“ Assessing future oil & gas production, and the end of cheap oil?”

by Jean Laherrère

e-mail: j.h.laherrere@infonie.fr


for Canadian Society of Exploration Geophysicists

in Calgary April 6, 1999


Reserve volumes are estimated and are therefore uncertain until the last day of production. In calculating reserves, different estimates will be obtained from the deterministic and probability methods of reserve estimation. Also, there is often confusion between defining reserves (expected production) and resources (potential in the ground). Furthermore, there is no consensus on reserve definitions. Globally, reserve definitions vary between organizations, companies and even petroleum publications. For example, reserve booking practices are different for companies listed on the US stock market compared to companies operating in the North Sea. The US companies must follow SEC rules and to report proved reserves with reasonable certainty. In contrast, companies operating in the North Sea report reserves as proved + probable with a 50% probability. Sometimes, publication of reserves is a political act and depends on the desired image.

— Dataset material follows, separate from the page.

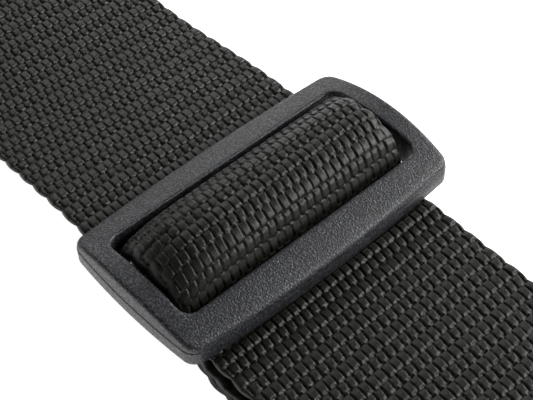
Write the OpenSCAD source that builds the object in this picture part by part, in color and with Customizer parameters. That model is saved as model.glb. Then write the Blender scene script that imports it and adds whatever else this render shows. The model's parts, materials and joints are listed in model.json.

In addition to difficulties in calculating and actually defining reserve volumes, booked reserves are also dynamic through time. As exploration and production proceeds, more knowledge of a field will be gained and the reserve estimate will change. Consequently, field growth (i.e., appreciation of reserves since discovery) is significant. For example, in the US, a large amount of revisions occur. Since discovery, reserves are multiplied by 4 for the MMS to 9 for the USGS so as to give the reserve volume 50 years after discovery. In contrast, elsewhere in the world, the revision is usually much smaller due to the differences in reserve booking.

Future production is estimated either from ultimate reserve assessments or by extrapolating past production with a model. The models most often used include hyperbolic (creaming curves), normal (Gauss), lognormal, logistic, derivative logistic (Hubbert), linear fractal (Mandelbrot or power law), shifted linear fractal, parabolic fractal, and stretched exponential. Modeling is just an approximation and a model should be simple and convenient. Many models can fit the data but some give unrealistic extrapolation. The best model is the one most often found in natural activities. Our assessment of ultimate reserves selects a Petroleum System that combines the extrapolation of the parabolic fractal with creaming curves. But, the quality of the assessment depends largely on the quality of the data.

The world oil future production up to 2100 is modeled for conventional oil, gas liquids and unconventional oil. Each peaks at a different time. Cheap (conventional) oil should peak before 2010. A 1 Gb discovery delays the peak by only 14 days! The world’s population can also be similarly modeled. This forecast has cycles for the industrial and developing nations. The population of the industrial nations will peak before 2020 but the World population will peak around 2050 at less than 9 billion people. Oil and gas consumption per capita has peaked in 1979 and will peak again shortly. Official forecasts on oil demand are optimistic compared to the supply of oil. This will cause the oil price to rise thus marking the end of cheap oil. The world will manage the rise in oil price through many different types of energy savings.

Some analyses for Canada using reserve data from the AEUB, BC and Saskatchewan Provincial Governments will also be discussed.